# Simple NN Recurrent Neural Network

## The idea

We have a certain phenomena that we want to model/predict with data, but we don't see much of a pattern from one day to the next. For example, a stock exchange where the stock is relatively volatile from day to day, but in the long run we see a clear pattern.

For this it would clearly be useful to input a number of data points from earlier times. In our stock example this would mean inputting the stock from the last 5 trading days rather than just the last one.

From our previous efforts, we know that we could plug those inputs into a neural network, train it and look at what comes out. But neural networks are not magic or infallible, and can soemtimes train towards the wrong patterns, or take a very long time to train a relatively good model. We know instictively that not all of these data points are equal; the days closer to the date we want to predict will be more indicative of what the value may be. So we want to make it easy for the network and set it up so that it prioritises these values intuitively and doesn't have to work out that they're useful.

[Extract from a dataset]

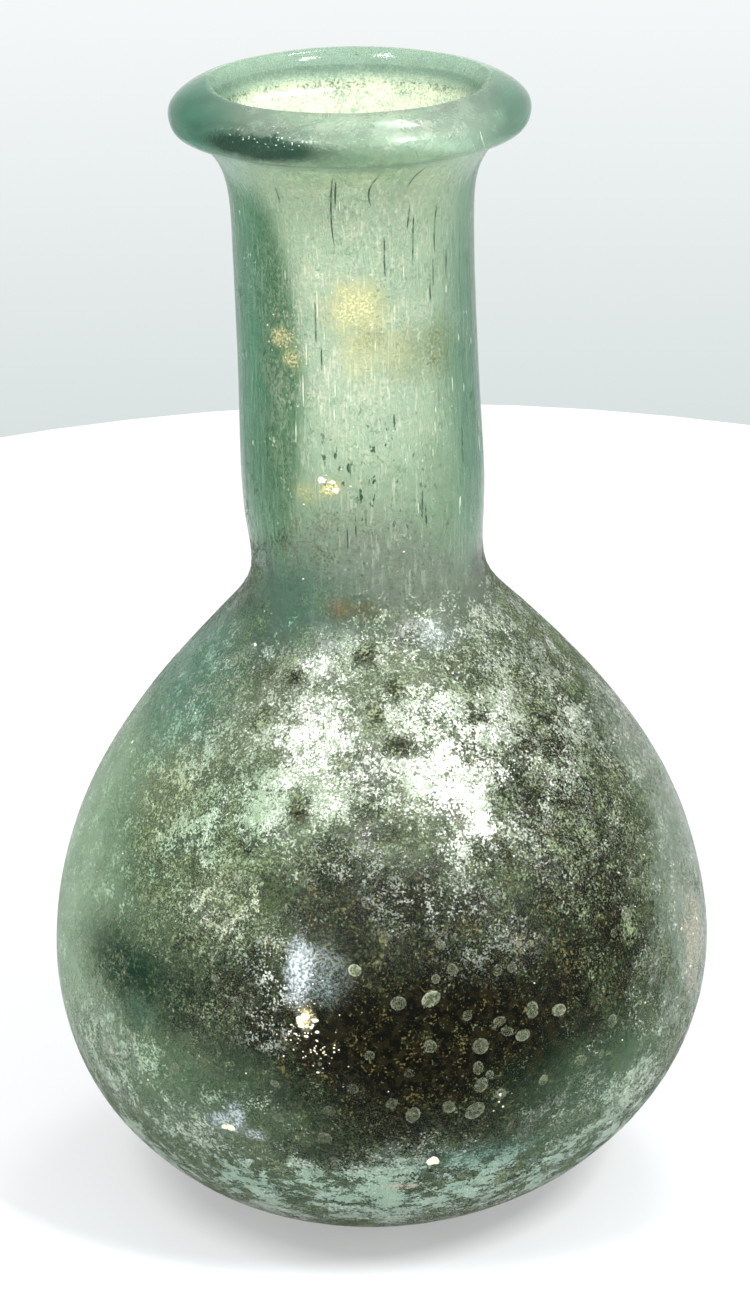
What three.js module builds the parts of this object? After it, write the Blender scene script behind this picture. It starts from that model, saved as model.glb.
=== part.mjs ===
import * as THREE from "three";

// A blown glass flask in one piece, in millimetres, +Z up, standing on z = 0.

// Heights, from the underside of the base
const height = 100;
const bellyHeight = 22.8;
const waistHeight = 56.9;
const collarHeight = 63.8;
const neckTopHeight = 91;
const rimUndersideHeight = 95.8;
const rimWidestHeight = 98;
const lipHeight = 98.2;

// Outer radii
const baseRadius = 10;
const bellyRadius = 28.8;
const waistRadius = 9.4;
const collarRadius = 10.4;
const neckRadius = 10.05;
const neckTopRadius = 10.1;
const rimFootRadius = 12.8;
const rimRadius = 15;
const rimCrestRadius = 11.5;
const lipRadius = 10.6;

// Lengths of the tangents that give the belly and shoulder their fullness
const baseTangent = 3.8;
const bellyLowerTangent = 15.6;
const bellyUpperTangent = 15.2;
const shoulderTangent = 12.8;
const flareTangent = 2.7;
const flareFootTangent = 0.3;
const throatTangent = 3;
const funnelDrop = 1.8;
const shoulderSlope = THREE.MathUtils.degToRad(45);

// Glass thickness
const floorThickness = 3;
const bellyThickness = 1.8;
const neckThickness = 1.9;

// How far the axis wanders sideways, as it does in free-blown glass
const bellySway = 0.75;
const rimSway = -0.48;

// Fineness of the curved surfaces
const turns = 64;
const bellySteps = 9;
const shoulderSteps = 8;
const neckSteps = 6;
const flareSteps = 2;
const rollSteps = 4;
const lipSteps = 2;
const throatSteps = 3;

// Fullness of each quarter of the rolled rim: 0 is a chamfer, 0.55 a quarter circle, 1 a corner
const undersideFullness = 0.9;
const topFullness = 0.27;
const lipFullness = 0.55;

function at(radius, z) {
  return new THREE.Vector2(radius, z);
}

function bezier(from, fromHandle, toHandle, to) {
  return new THREE.CubicBezierCurve(from, fromHandle, toHandle, to);
}

// One quarter of the rolled rim, from one extreme of the roll to the next. The corner is
// where the tangents of the two extremes cross.
function rollQuarter(from, corner, to, fullness) {
  return bezier(from, from.clone().lerp(corner, fullness), to.clone().lerp(corner, fullness), to);
}

// The outer face of the wall, from the edge of the flat base up to the underside of the rim
function outerWallCurves() {
  const base = at(baseRadius, 0);
  const belly = at(bellyRadius, bellyHeight);
  const waist = at(waistRadius, waistHeight);
  const shoulderReach = at(Math.cos(shoulderSlope), -Math.sin(shoulderSlope)).multiplyScalar(shoulderTangent);
  const lowerBelly = bezier(
    base,
    at(baseRadius + baseTangent, 0),
    at(bellyRadius, bellyHeight - bellyLowerTangent),
    belly,
  );
  const shoulder = bezier(
    belly,
    at(bellyRadius, bellyHeight + bellyUpperTangent),
    waist.clone().add(shoulderReach),
    waist,
  );
  const neck = new THREE.SplineCurve([
    waist,
    at(collarRadius, collarHeight),
    at(neckRadius, (collarHeight + neckTopHeight) / 2),
    at(neckTopRadius, neckTopHeight),
  ]);
  const flare = bezier(
    at(neckTopRadius, neckTopHeight),
    at(neckTopRadius, neckTopHeight + flareTangent),
    at(rimFootRadius - flareFootTangent, rimUndersideHeight),
    at(rimFootRadius, rimUndersideHeight),
  );
  return [
    [lowerBelly, bellySteps],
    [shoulder, shoulderSteps],
    [neck, neckSteps],
    [flare, flareSteps],
  ];
}

// The rolled rim, from its underside out, over the crest and in to the lip
function rimCurves() {
  const underside = at(rimFootRadius, rimUndersideHeight);
  const widest = at(rimRadius, rimWidestHeight);
  const crest = at(rimCrestRadius, height);
  const lip = at(lipRadius, lipHeight);
  return [
    [rollQuarter(underside, at(rimRadius, rimUndersideHeight), widest, undersideFullness), rollSteps],
    [rollQuarter(widest, at(rimRadius, height), crest, topFullness), rollSteps],
    [rollQuarter(crest, at(lipRadius, height), lip, lipFullness), lipSteps],
  ];
}

function pointsAlong(curves) {
  const points = [];
  for (const [curve, steps] of curves) {
    const added = curve.getSpacedPoints(steps);
    points.push(...(points.length ? added.slice(1) : added));
  }
  return points;
}

// Glass is thickest in the floor, thinnest round the belly and a little thicker in the neck.
function thicknessAt(z) {
  const lower = THREE.MathUtils.smoothstep(z, 0, bellyHeight);
  const upper = THREE.MathUtils.smoothstep(z, bellyHeight, waistHeight);
  const bellyToFloor = THREE.MathUtils.lerp(floorThickness, bellyThickness, lower);
  return THREE.MathUtils.lerp(bellyToFloor, neckThickness, upper);
}

// The inner face follows the outer one at the depth of the glass.
function innerWall(outer) {
  return outer.map((point, i) => {
    const before = outer[Math.max(i - 1, 0)];
    const after = outer[Math.min(i + 1, outer.length - 1)];
    const along = after.clone().sub(before).normalize();
    const inward = i === 0 ? at(0, 1) : at(-along.y, along.x);
    return point.clone().addScaledVector(inward, thicknessAt(point.y));
  });
}

// The funnel of the mouth, from the lip down to the bore of the neck
function throat(boreTop) {
  const lip = at(lipRadius, lipHeight);
  return bezier(
    lip,
    at(lipRadius - funnelDrop / 2, lipHeight - funnelDrop),
    at(boreTop.x, boreTop.y + throatTangent),
    boreTop,
  );
}

function flaskProfile() {
  const curves = outerWallCurves();
  const outer = pointsAlong(curves);
  const rim = pointsAlong(rimCurves());
  const bored = pointsAlong(curves.slice(0, 3));
  const inner = innerWall(bored);
  const boreTop = inner[inner.length - 1];
  return [
    at(0, 0),
    ...outer,
    ...rim.slice(1),
    ...throat(boreTop).getSpacedPoints(throatSteps).slice(1),
    ...inner.reverse().slice(1),
    at(0, floorThickness),
  ];
}

// Sideways offset of the axis at a height
function swayAt(z) {
  const intoBelly = THREE.MathUtils.smoothstep(z, 0, bellyHeight);
  const outOfBelly = 1 - THREE.MathUtils.smoothstep(z, 0.79 * waistHeight, 1.19 * waistHeight);
  const upNeck = THREE.MathUtils.smoothstep(z, 0.5 * height, height);
  return bellySway * intoBelly * outOfBelly + rimSway * upNeck;
}

function sway(geometry) {
  const position = geometry.getAttribute("position");
  for (let i = 0; i < position.count; i++) {
    position.setX(i, position.getX(i) + swayAt(position.getZ(i)));
  }
  geometry.computeVertexNormals();
  return geometry;
}

const seaGreenGlass = new THREE.MeshStandardMaterial({
  color: 0x86a68c,
  roughness: 0.4,
  metalness: 0,
});

const turned = new THREE.LatheGeometry(flaskProfile(), turns);
turned.rotateX(Math.PI / 2);

const flask = new THREE.Mesh(sway(turned), seaGreenGlass);
flask.name = "flask";

const part = new THREE.Group();
part.add(flask);

export default part;
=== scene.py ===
import math
import random

import bpy
from mathutils import Matrix, Vector, noise


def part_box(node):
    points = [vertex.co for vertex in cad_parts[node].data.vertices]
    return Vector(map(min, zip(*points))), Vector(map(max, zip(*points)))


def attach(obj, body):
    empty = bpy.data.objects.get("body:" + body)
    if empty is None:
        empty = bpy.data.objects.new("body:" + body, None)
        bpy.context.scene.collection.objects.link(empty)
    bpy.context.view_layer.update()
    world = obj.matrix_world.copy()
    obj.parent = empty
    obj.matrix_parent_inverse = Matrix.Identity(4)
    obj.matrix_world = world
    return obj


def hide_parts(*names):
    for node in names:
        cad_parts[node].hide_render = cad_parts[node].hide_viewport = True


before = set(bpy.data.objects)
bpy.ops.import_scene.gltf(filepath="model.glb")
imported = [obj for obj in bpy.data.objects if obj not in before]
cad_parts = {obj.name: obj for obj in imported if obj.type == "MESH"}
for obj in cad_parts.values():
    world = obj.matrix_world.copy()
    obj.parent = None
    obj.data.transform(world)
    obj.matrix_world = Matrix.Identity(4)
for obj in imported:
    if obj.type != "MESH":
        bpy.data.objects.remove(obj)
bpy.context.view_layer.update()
low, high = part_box("flask")
tall = high.z - low.z
scene = bpy.context.scene


def colour(code):
    parts = [int(code[i:i + 2], 16) / 255 for i in (0, 2, 4)]
    return tuple(c / 12.92 if c <= 0.04045 else ((c + 0.055) / 1.055) ** 2.4 for c in parts) + (1.0,)


def only(obj):
    bpy.ops.object.select_all(action="DESELECT")
    obj.select_set(True)
    bpy.context.view_layer.objects.active = obj
    return obj


def applied(obj, kind, **values):
    only(obj)
    modifier = obj.modifiers.new(kind.lower(), kind)
    for key, value in values.items():
        setattr(modifier, key, value)
    bpy.ops.object.modifier_apply(modifier=modifier.name)
    return obj


def heldStill(obj):
    only(obj)
    bpy.ops.object.transform_apply(location=True, rotation=True, scale=True)
    return obj


def put(tree, kind, values=None, **settings):
    made = tree.nodes.new(kind)
    for key, value in settings.items():
        setattr(made, key, value)
    for socket, value in (values or {}).items():
        if isinstance(value, bpy.types.NodeSocket):
            tree.links.new(value, made.inputs[socket])
        else:
            made.inputs[socket].default_value = value
    return made


def maths(tree, operation, *values):
    return put(tree, "ShaderNodeMath", dict(enumerate(values)), operation=operation).outputs[0]


def times(tree, first, second):
    return maths(tree, "MULTIPLY", first, second)


def plus(tree, first, second):
    return maths(tree, "ADD", first, second)


def minus(tree, first, second):
    return maths(tree, "SUBTRACT", first, second)


def mixed(tree, mask, first, second):
    node = put(tree, "ShaderNodeMix", {0: mask, 6: first, 7: second}, data_type="RGBA")
    return node.outputs[2]


def mapped(tree, value, fromLow, fromHigh, toLow=0.0, toHigh=1.0, kind="SMOOTHSTEP"):
    node = put(tree, "ShaderNodeMapRange", {0: value, 1: fromLow, 2: fromHigh, 3: toLow, 4: toHigh},
               interpolation_type=kind)
    return node.outputs[0]


view = {
    "distance": 0.355,
    "height": 0.1843,
    "tiltDown": 20.76,
    "turn": 0.11,
    "roll": 1.18,
    "focal": 122.0,
}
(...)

From our previous efforts with very simple networks, we know that we could do this by creating a neural net with 5 inputs and initialising the weights so that the later dates have a higher impact (so that gradient descent finds the local minima around there) . This has a few disadvantages, for one, the static structure of the network would always require the same number of inputs to work. so if we had stock data for 5 days in one case and 10 for another, then we would not be able to train the network properly on the first case (as we didn't have enough days of data) and we would be unable to use all of the available information in the second case.
it would also be very hard to manage initial weighting with more complex neural networks with lots of layers and nodes, where the later layers can become organised in a way that is very hard for humans to understand. 

Instead, we'll introduce another approach which avoids these problems, a recurrent neural network (RNN). It's not as scary as it sounds, and not as complicated either. It essentially runs each day's input through a neural network, and then adds it as an input to the next one with a scaling weight (that we look to optimise.)


## The Network Architecture



Your typical graph of an RNN will look like this:

![image.png](attachment:56844088-50a3-42a3-948c-1c1ed553310b.png) 

credit: Balachandra Kumaraswamy, in Artificial Intelligence in Data Mining, 2021, chap 6.2.5

This looks scary, so I'll give you a simpler version of the same thing:

![image.png](attachment:c694f2e8-f5d2-4286-a3f5-748e33b8015b.png)

You can See how the arrow that circles back around the activation function represents the recurring action of the network. To me, this still isn't immediately intuitive, so I prefer to use this trick from Josh Starmer at StatQuest (youtube) where we unroll the network to get the following:

![image.png](attachment:82dd4f0f-8bf5-46e1-8281-42df8661a182.png)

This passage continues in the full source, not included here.